Data extracted from a collection
= = = =
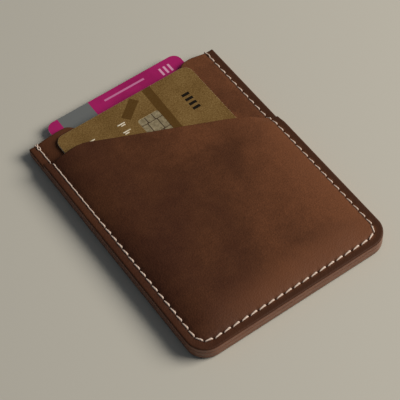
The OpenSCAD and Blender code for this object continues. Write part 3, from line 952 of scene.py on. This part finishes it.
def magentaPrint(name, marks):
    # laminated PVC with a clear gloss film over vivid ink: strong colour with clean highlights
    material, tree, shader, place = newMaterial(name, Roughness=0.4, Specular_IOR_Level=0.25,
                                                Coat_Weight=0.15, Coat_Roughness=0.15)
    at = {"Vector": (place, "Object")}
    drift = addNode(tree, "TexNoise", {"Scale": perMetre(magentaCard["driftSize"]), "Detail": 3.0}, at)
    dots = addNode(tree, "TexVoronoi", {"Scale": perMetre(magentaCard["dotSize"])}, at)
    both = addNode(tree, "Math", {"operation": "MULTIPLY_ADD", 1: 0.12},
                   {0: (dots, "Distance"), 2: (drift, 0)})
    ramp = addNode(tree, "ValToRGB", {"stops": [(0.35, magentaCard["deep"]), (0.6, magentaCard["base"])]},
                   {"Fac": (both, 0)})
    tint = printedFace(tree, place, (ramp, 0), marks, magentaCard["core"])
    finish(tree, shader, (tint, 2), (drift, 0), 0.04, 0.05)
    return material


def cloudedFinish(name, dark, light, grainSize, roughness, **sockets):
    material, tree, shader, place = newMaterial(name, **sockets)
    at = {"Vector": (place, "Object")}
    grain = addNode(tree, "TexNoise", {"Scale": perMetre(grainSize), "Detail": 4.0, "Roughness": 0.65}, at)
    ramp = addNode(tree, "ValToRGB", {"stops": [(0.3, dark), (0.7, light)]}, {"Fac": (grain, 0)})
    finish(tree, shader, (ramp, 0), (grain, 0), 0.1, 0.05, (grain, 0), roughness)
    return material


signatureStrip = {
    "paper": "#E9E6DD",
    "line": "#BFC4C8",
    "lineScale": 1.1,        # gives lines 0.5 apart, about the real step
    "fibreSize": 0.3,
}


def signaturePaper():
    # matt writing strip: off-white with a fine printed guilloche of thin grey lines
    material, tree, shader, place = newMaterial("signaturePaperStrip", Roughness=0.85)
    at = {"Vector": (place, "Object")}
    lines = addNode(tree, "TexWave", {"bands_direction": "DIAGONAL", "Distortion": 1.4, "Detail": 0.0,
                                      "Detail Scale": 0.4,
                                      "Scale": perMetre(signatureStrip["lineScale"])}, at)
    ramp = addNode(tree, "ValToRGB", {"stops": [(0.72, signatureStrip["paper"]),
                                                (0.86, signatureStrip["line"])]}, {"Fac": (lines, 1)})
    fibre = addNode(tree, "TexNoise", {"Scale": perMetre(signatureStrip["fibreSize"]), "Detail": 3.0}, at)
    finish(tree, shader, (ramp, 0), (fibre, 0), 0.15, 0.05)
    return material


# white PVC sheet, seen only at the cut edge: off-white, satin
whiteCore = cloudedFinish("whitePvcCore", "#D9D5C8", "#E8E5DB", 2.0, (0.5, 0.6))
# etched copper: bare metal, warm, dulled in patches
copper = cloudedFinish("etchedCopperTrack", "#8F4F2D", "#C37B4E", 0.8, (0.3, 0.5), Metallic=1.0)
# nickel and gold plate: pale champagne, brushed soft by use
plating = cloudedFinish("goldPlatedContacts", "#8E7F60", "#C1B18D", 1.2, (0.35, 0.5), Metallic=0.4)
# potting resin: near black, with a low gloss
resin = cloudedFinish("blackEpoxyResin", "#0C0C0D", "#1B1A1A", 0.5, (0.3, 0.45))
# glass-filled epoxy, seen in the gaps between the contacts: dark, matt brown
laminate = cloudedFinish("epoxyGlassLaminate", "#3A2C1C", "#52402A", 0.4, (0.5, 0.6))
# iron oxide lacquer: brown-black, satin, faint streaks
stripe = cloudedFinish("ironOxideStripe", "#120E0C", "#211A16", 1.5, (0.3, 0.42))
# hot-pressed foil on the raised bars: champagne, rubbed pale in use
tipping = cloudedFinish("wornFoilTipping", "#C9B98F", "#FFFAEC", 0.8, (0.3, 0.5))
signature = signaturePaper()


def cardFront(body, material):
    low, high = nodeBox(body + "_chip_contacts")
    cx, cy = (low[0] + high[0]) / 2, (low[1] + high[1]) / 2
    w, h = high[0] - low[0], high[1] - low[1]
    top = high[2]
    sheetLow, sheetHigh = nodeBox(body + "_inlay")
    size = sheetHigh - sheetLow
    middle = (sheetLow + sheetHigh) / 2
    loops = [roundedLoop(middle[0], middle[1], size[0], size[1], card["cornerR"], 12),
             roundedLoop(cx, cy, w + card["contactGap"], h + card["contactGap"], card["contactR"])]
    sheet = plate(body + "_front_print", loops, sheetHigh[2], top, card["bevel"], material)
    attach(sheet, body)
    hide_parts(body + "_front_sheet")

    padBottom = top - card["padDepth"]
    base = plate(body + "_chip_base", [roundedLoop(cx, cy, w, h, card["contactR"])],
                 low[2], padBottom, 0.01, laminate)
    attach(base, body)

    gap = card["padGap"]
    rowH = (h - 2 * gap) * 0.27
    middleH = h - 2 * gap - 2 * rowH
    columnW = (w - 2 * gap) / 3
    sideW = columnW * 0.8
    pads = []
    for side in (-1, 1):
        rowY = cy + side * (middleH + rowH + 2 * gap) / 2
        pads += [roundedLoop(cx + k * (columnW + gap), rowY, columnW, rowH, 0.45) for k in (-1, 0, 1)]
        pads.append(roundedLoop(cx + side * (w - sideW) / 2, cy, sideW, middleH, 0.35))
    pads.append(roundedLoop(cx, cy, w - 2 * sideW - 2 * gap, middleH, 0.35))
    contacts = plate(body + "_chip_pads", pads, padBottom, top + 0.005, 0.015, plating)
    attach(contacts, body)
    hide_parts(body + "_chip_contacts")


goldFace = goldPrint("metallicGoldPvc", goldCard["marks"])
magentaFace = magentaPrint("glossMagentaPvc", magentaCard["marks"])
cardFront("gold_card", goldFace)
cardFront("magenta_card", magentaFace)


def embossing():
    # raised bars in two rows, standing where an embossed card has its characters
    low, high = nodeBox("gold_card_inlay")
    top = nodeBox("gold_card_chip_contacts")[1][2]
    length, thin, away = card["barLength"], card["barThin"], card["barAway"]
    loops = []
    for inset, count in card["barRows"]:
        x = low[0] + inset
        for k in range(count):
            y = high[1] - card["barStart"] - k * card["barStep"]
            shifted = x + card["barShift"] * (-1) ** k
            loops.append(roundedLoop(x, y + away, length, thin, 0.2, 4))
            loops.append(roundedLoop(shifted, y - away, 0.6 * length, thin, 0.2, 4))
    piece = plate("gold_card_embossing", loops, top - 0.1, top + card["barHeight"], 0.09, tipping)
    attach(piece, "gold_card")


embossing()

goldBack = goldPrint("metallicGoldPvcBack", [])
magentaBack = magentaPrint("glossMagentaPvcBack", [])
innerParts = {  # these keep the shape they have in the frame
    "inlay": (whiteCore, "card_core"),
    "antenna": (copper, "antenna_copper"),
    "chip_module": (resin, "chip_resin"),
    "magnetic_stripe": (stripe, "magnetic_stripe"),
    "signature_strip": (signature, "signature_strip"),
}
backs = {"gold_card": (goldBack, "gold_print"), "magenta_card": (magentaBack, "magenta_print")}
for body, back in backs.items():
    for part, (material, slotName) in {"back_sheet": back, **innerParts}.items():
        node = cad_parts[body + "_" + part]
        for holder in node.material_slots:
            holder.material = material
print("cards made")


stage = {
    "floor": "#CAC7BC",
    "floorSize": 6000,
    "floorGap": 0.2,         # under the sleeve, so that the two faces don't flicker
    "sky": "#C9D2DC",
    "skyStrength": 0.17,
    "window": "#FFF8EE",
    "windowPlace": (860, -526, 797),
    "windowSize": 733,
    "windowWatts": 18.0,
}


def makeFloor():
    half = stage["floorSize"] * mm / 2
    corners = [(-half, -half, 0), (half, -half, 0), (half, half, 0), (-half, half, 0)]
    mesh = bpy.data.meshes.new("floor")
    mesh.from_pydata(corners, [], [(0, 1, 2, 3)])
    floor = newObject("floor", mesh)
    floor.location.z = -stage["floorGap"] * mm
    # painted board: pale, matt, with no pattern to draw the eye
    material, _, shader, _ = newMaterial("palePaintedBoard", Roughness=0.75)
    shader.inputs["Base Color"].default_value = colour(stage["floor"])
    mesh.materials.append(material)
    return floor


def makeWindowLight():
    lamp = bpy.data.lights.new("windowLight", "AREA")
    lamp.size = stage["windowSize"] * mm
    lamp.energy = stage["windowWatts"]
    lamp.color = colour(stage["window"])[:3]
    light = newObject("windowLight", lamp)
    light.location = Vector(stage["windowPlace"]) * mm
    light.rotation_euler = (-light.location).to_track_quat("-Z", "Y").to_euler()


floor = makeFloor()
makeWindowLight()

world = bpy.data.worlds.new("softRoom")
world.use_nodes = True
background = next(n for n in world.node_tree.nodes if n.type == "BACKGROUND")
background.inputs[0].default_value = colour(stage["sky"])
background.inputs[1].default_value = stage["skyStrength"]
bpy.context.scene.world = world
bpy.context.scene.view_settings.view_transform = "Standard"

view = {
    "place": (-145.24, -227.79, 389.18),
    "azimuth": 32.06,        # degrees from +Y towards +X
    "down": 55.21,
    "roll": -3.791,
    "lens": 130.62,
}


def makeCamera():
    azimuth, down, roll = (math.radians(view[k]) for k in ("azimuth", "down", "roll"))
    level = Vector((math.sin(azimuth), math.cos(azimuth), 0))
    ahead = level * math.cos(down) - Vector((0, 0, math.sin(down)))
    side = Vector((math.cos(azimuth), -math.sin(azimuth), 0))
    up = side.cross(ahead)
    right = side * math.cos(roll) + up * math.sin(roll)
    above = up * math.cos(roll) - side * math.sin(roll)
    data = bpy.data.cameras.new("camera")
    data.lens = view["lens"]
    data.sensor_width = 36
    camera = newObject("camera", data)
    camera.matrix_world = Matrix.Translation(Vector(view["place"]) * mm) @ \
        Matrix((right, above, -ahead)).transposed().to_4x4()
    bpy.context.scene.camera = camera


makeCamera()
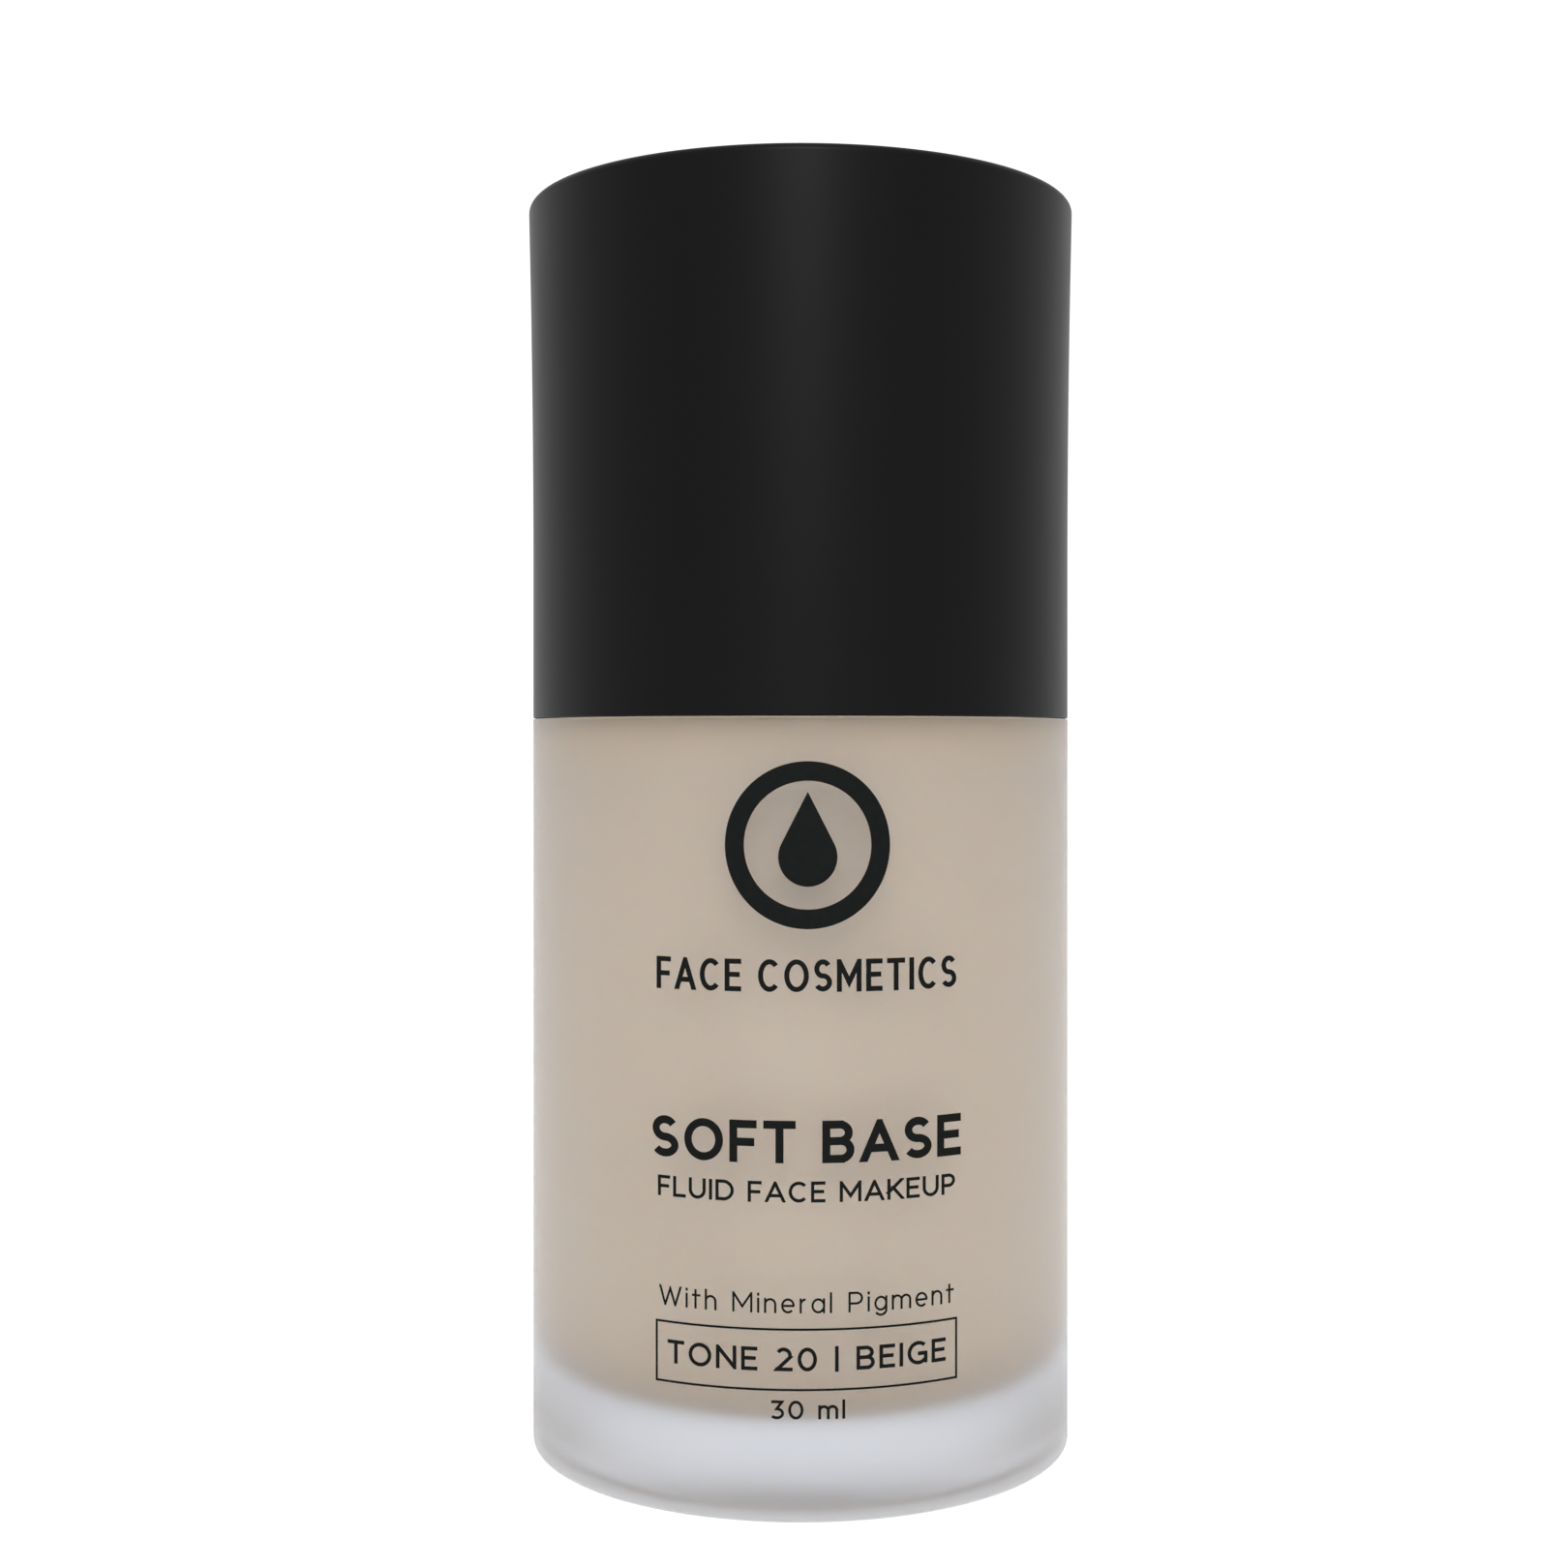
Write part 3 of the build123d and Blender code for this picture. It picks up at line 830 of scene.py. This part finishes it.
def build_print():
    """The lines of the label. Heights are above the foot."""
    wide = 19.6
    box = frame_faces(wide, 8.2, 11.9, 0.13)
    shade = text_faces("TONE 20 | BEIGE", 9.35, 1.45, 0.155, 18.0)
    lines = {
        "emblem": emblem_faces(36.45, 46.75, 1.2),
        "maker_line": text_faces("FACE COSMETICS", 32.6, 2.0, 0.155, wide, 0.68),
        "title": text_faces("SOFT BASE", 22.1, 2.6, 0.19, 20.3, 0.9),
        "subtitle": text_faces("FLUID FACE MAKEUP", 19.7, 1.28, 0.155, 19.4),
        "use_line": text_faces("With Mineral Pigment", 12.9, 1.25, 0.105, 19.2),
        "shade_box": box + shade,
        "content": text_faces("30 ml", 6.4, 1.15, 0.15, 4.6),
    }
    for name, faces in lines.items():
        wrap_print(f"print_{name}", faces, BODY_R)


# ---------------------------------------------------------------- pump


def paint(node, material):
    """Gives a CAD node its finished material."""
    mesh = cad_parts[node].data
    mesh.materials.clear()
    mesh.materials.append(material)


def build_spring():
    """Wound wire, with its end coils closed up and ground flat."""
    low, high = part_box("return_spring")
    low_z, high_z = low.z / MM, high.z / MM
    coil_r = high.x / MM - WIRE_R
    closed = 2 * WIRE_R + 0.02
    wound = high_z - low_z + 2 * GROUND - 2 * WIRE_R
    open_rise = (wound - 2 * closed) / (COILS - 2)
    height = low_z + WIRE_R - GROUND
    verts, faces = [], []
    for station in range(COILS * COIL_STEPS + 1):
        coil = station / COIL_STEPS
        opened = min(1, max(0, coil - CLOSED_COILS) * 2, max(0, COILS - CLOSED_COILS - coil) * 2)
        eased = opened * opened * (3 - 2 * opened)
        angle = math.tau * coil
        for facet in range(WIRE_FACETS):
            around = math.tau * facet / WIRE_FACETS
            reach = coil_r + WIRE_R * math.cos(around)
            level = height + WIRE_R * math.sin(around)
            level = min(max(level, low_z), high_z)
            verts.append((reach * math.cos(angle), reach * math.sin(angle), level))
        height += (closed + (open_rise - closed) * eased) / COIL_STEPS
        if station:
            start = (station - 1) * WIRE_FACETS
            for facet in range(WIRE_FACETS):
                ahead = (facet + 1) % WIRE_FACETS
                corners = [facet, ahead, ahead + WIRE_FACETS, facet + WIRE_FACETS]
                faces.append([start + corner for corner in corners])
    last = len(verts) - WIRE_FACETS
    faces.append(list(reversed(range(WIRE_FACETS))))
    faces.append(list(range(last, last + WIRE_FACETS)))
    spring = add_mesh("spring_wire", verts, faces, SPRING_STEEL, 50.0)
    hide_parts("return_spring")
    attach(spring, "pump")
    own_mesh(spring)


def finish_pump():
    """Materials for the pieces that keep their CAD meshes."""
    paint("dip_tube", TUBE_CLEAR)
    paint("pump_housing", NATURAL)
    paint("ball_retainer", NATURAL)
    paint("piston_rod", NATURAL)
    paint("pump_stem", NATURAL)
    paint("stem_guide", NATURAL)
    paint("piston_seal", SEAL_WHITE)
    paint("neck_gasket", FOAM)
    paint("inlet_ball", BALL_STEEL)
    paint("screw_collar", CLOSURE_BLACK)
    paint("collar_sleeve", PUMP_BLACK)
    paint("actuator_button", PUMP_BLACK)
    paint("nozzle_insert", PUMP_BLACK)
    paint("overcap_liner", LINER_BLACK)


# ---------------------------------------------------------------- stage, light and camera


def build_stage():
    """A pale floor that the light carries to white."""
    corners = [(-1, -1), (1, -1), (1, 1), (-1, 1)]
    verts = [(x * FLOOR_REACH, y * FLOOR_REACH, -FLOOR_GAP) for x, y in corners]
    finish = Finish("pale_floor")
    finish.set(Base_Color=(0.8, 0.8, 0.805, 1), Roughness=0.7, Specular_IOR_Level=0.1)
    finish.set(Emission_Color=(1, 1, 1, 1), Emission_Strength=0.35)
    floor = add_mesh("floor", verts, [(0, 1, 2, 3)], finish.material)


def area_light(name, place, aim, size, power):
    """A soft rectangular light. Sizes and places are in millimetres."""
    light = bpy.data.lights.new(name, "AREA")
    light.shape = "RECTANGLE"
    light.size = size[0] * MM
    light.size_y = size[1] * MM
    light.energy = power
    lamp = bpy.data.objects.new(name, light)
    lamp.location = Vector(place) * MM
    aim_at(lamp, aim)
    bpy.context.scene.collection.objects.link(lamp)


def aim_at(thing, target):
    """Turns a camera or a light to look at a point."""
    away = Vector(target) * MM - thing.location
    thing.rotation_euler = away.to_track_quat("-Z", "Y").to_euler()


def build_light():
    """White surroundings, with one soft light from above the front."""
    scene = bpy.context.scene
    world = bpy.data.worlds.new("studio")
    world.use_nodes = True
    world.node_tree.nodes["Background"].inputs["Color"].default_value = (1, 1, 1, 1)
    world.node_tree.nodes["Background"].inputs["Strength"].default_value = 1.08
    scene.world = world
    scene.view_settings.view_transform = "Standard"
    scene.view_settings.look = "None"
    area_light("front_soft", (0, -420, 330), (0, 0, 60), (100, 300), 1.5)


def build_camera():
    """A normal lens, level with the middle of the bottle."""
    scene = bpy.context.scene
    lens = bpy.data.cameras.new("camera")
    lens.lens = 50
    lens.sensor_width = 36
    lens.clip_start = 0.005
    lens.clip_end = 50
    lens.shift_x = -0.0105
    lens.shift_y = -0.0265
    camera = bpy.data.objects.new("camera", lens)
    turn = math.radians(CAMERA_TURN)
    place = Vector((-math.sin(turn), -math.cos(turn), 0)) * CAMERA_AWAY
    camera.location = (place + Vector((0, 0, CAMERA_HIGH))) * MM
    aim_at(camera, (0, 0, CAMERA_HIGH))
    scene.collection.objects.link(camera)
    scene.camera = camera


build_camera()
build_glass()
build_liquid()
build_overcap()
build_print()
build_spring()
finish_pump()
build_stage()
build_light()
= = = =
Take exactly the lines from the one containing "node = cad_parts[body" through the one containing "return floor" in the data above, and output them with nothing added.

        node = cad_parts[body + "_" + part]
        for holder in node.material_slots:
            holder.material = material
print("cards made")


stage = {
    "floor": "#CAC7BC",
    "floorSize": 6000,
    "floorGap": 0.2,         # under the sleeve, so that the two faces don't flicker
    "sky": "#C9D2DC",
    "skyStrength": 0.17,
    "window": "#FFF8EE",
    "windowPlace": (860, -526, 797),
    "windowSize": 733,
    "windowWatts": 18.0,
}


def makeFloor():
    half = stage["floorSize"] * mm / 2
    corners = [(-half, -half, 0), (half, -half, 0), (half, half, 0), (-half, half, 0)]
    mesh = bpy.data.meshes.new("floor")
    mesh.from_pydata(corners, [], [(0, 1, 2, 3)])
    floor = newObject("floor", mesh)
    floor.location.z = -stage["floorGap"] * mm
    # painted board: pale, matt, with no pattern to draw the eye
    material, _, shader, _ = newMaterial("palePaintedBoard", Roughness=0.75)
    shader.inputs["Base Color"].default_value = colour(stage["floor"])
    mesh.materials.append(material)
    return floor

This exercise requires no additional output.